I do not agree with the Rugby Kenya blog argument on the poor maintenance of the rugby pitch at the Rugby Football Union of East Africa headquarters, postponement of games due to unavailability of players and suspension of league matches during the national teams international fixtures.
It is true that the rugby pitch that hosted the Safari Sevens was in fantastic condition. This came about partly as a result of the pitch being closed to the public beginning soon after the conclusion of the Rugby Super Series in early April. There was also constant maintenance that included watering of the pitch over-night as well as use of manure. This meant that everyone who used the pitch, which includes the mini-rugby boys and girls, the veterans who play touch rugby and even Kenya Harlequins, could not use it. The RFUEA grounds double as the home ground of Kenya Harlequins R.F.C. and anyone who follows any type of sport will appreciate the significance of having a home ground, and using it. We can therefore only imagine the sacrifice it took for the club to agree to absolutely no use of the grounds until after Safari Sevens was over three months later.
Now that Safari Sevens is over, the pitch will not be left to deteriorate, but rather, normal use of the pitch will resume, and with it will come the expected wear and tear which even regular maintenance by the grounds men on site can not prevent.
The obvious solution to this is to have a world class pitch for the sole purpose of hosting major local and international fixtures. This would entail relocation of either Kenya Harlequins R.F.C or the Rugby Football Union of East Africa Headquarters, or in the alternative development of the adjacent grounds currently used as a parking area to accommodate a second pitch so that one pitch can be used on an every day basis while the other is maintained for the major local and international fixtures. This of course requires funds and I cannot speak for the Union in terms of what revenue it earns and how it spends it.

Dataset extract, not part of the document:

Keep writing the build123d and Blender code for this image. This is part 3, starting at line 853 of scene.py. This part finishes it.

Another option is to move our international matches and tournaments to Moi International Sports Centre in Kasarani. The grounds are fantastic, and all that may be in contention is whether or not the pitch would meet all the International Rugby Board standards in terms of specifications for dimensions of a rugby pitch. Also, the distance from the Central Business District might dissuade some of the less enthusiastic rugby followers.
With regard to postponement of games due to unavailability of players, I venture to guess that one of the reasons that this decision to continue with fixtures was reached might have been the realisation that clubs have an obligation to play their part in development of the sport by increasing their player bases. I also venture to suggest that if two clubs set to meet each other in a league tie reached a consensus that it in all fairness, the game would be better postponed until the proposing club’s players came back from national duty, the Union would willingly postpone that particular fixture.

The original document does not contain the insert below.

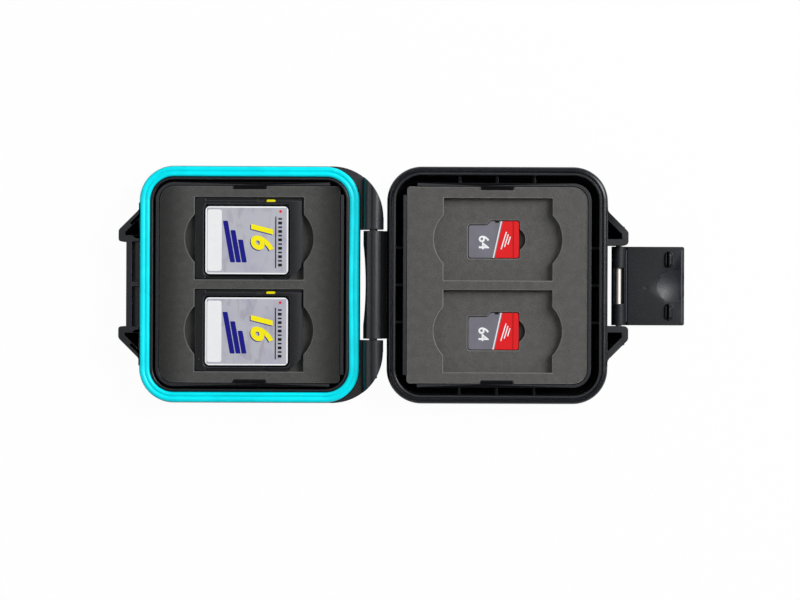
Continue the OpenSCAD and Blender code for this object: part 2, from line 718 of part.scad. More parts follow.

Clubs should scout for talent to ensure continuity of teams; indeed a few clubs already do this albeit through unconventional means like promises of jobs. The current number of active rugby players in the country cannot be much to speak of. The challenge should be on the clubs to sell themselves as the clubs of choice to rugby players fresh out of high school. Proper incentives should be given to players to join clubs and nurture their talents. Clubs should reach out to high schools, including those outside Nairobi. Whatever happens to all the Western Kenya high school players once they finish school for example? I stand to be corrected, but I think that the last time we had an influx of Western Kenya bred former high school rugby players into the club league was back when the likes of Derrick Wamalwa and Dennis Mwanja joined the league. Where are these Western Kenya players now? If they join Kisumu R.F.C or Maseno University then perhaps these are untapped sources of potential world class rugby players that some enterprising individual or corporate should exploit.
My point is this. If the Union and the clubs met each other halfway when it comes to development of the game, then the issue of unavailability of players because of international assignment would hardly ever come up. There would also be competition for spots on the national team as we would have a number of capable players vying for all positions and we would all be glued to our television screens in anticipation of the naming of the teams since the final squad would be unpredictable.

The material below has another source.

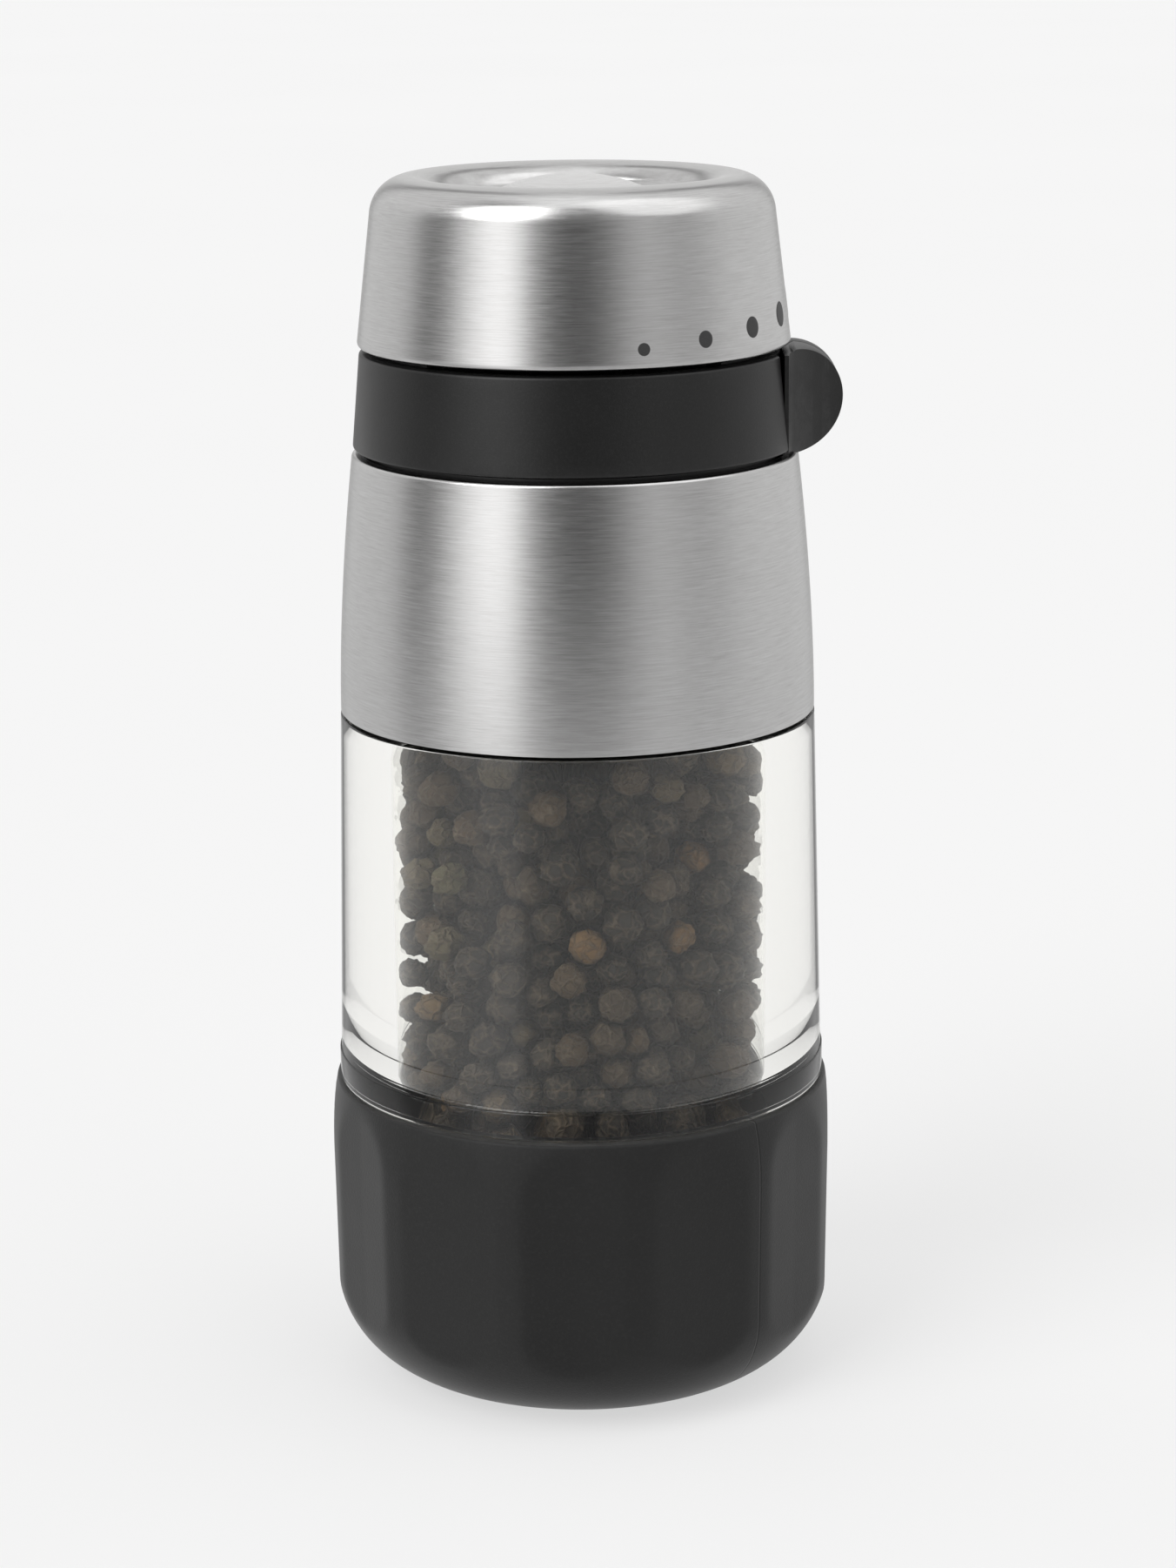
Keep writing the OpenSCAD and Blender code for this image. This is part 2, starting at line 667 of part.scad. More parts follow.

Last is the issue of there being no league matches on days when Kenya is playing an international fixture at home and vice versa. I don’t know about everyone else, but if I was a club player, on a day when Kenya was playing an international fixture at home, I wouldn’t want to be torn between playing for my club and watching my country play. Similarly, a rugby fan would not want to be torn between watching his club play and watching his country play. As someone who follows the local league keenly, I make no bones about admitting that I would rush to watch my country play-even on a day when KCB was meeting Impala in a Kenya Cup final. After all, international matches, unlike league games are not played in Kenya practically every weekend. With regard to league fixtures continuing on days when the national team is playing away, I bet the Union would give us all the day off if we convinced them that we were all travelling to Uganda or Namibia or wherever else to watch the game being played. When you think about how congested our fixtures are, it is only fitting that international home games be the only exception to the rule that local fixtures proceed at any rate.